The global beverage alcohol landscape is facing a pivotal moment. Recent reports from The Drinks Business, Beverage Industry, and Reuters suggest that shifting consumer behaviours, macroeconomic headwinds, and emerging regulatory tensions are collectively reshaping the future of wine and spirits. These developments point to a broader transformation, one where premiumisation meets pragmatism, and moderation takes centre stage.
From Peaks to Pressure, Spirits Market Shows Cracks
According to The Drinks Business, Edrington, maker of The Macallan, has seen a 10% drop in core revenue and a 28% dip in profits, reflecting a marked cooling in global demand for premium spirits. While The Macallan posted growth in markets like China, Japan, and South Korea, the company has divested from mainstream brands like The Famous Grouse to double down on its ultra-premium strategy. CEO Scott McCroskie cited a “hostile trading environment” and cautioned against expecting top-line growth in the near term.
Meanwhile, Beverage Industry reports that the U.S. wine sector continues to struggle, with table wine volume down 4.8% and sparkling wine sales also falling. Younger consumers, particularly Gen Z legal drinking age (LDA) households, are fuelling a shift toward lower-ABV, zero-proof, and flavour-forward offerings. While non-alcoholic wine remains niche, it saw 41% dollar growth in 2024. Similarly, premium boxed wines and new varietals like Tempranillo and Ganache are resonating with younger demographics seeking quality and convenience.
Spirits, however, show a more nuanced trajectory. Total U.S. spirits sales grew 2%, buoyed by premixed cocktails (up 27.6%) and tequila (up 3%). RTD (ready-to-drink) formats and premium craft offerings remain key growth drivers, though analysts warn that even this category is not immune to moderation trends, economic pressures, and consumer preference for authenticity and health-conscious options.

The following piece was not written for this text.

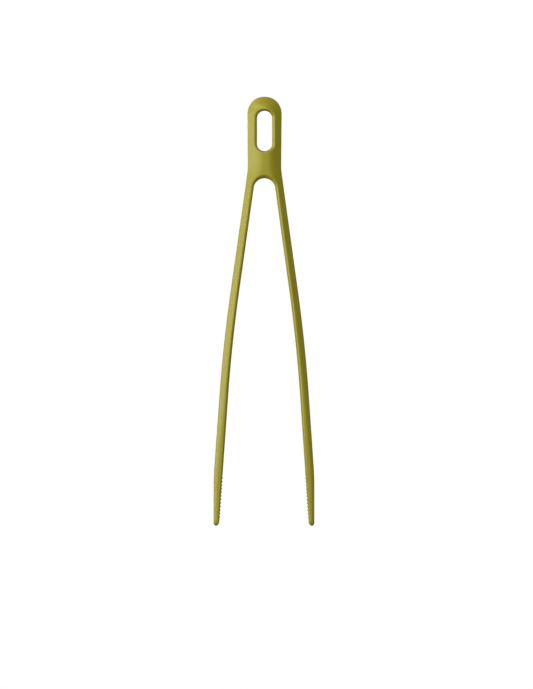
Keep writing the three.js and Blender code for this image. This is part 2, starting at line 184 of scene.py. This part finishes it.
def distance_to_crotch(x, z):
    """Distance on the front face from the nearest edge of the arch or of the arm below it."""
    from_arch = np.hypot(x, z - ARCH_CENTRE_Z) - ARCH_RADIUS
    from_arm_edge = (x - arm_inner(z)) * math.cos(FLARE_ANGLE)
    below_arch = z < ARCH_CENTRE_Z + ARCH_RADIUS * math.sin(FLARE_ANGLE)
    return np.where(below_arch, from_arm_edge, from_arch)


# ---- The level section ----

def half_depth(z, from_outer):
    """Half the depth at a distance in from the outer edge."""
    arm_share = 1 - smooth_step(ARM_SECTION_Z, HEAD_SECTION_Z, z)
    down_arm = (ARM_SECTION_Z - z) / (ARM_SECTION_Z - TIP_Z)
    depth = mix(HEAD_HALF_DEPTH, mix(ROOT_HALF_DEPTH, TIP_HALF_DEPTH, down_arm), arm_share)
    reach = mix(SHOULDER_HALF_WIDTH, mix(ROOT_REACH, TIP_REACH, down_arm), arm_share)
    curve = mix(HEAD_CURVE, mix(ROOT_CURVE, TIP_CURVE, down_arm), arm_share)
    outward = np.maximum(reach - from_outer, 0)
    t = np.minimum(outward / curve, 1)
    fall = curve * (t**3 - t**4 / 2) + np.maximum(outward - curve, 0)
    return depth - FACE_SLOPE * fall - corner_loss(OUTER_CORNER_RADIUS, from_outer)


def corner_loss(radius, distance):
    """How much a rounded corner takes off at a distance from the edge."""
    within = np.clip(radius - distance, 0, radius)
    return radius - np.sqrt(radius**2 - within**2)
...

Externally, Reuters highlights geopolitical volatility in trade. While China has exempted key EU cognac producers from new tariffs, others face duties of up to 34.9%. SpiritsEUROPE has urged broader relief, warning that partial exemptions risk escalating trade tensions, another headwind for global spirits growth.

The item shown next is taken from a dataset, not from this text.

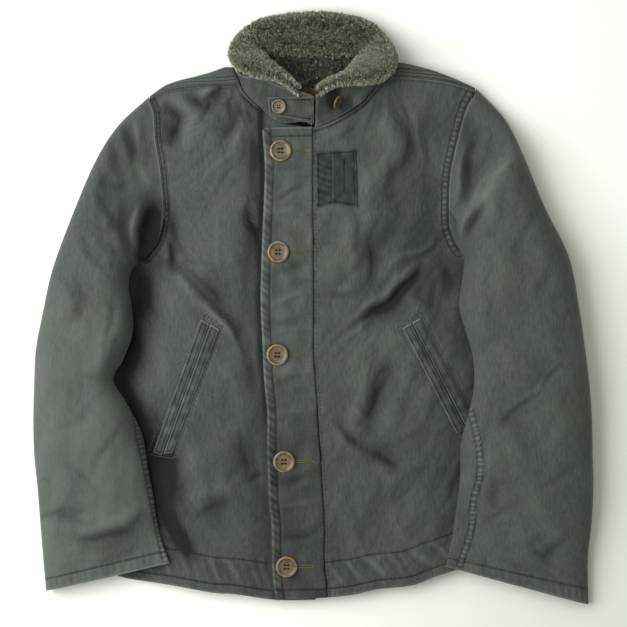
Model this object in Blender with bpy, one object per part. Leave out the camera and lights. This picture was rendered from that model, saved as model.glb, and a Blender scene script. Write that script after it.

Where the Industry Goes Next
Across both wine and spirits, three clear trends are emerging:
- Moderation is the new mainstream. Gen Z consumers are reducing alcohol intake, favouring low-ABV and zero-proof options. This is no longer a fringe behaviour, non-alcohol spirits saw 99% growth last year, and adult non-alcoholic products are nearing $1 billion in sales.
- Premiumisation persists, but with limits. While demand remains strong for high-end tequila, whisky, and craft spirits, economic uncertainty is encouraging a hybrid behaviour: premium splurges for special occasions, value purchases for everyday use. Wines priced between $10-25 and boxed premium formats are outperforming both ultra-luxury and low-cost segments.
- Trade risks threaten stability. As seen with EU brandy exports to China, fragmented regulations and retaliatory tariffs could disrupt category growth. Brands reliant on international trade, especially in high-end spirits, face increased exposure to geopolitical shifts.
Looking Ahead… Who Will Lead the Next Growth Curve
The wine and spirits industry is undergoing a structural recalibration. Premiumisation will continue, but it must coexist with rising moderation, economic caution, and shifting global trade dynamics. Brands that adapt, by investing in functional innovation, sustainable packaging, and hybrid portfolios, will be best positioned to thrive.
By mid-2026, we expect low- and no-alcohol products to account for at least 5% of total category SKUs across major retailers, with RTD formats capturing over 15% of new product launches in spirits. Premium boxed wine and craft RTDs will dominate growth, while ultra-premium segments may plateau without significant experiential or brand story differentiation.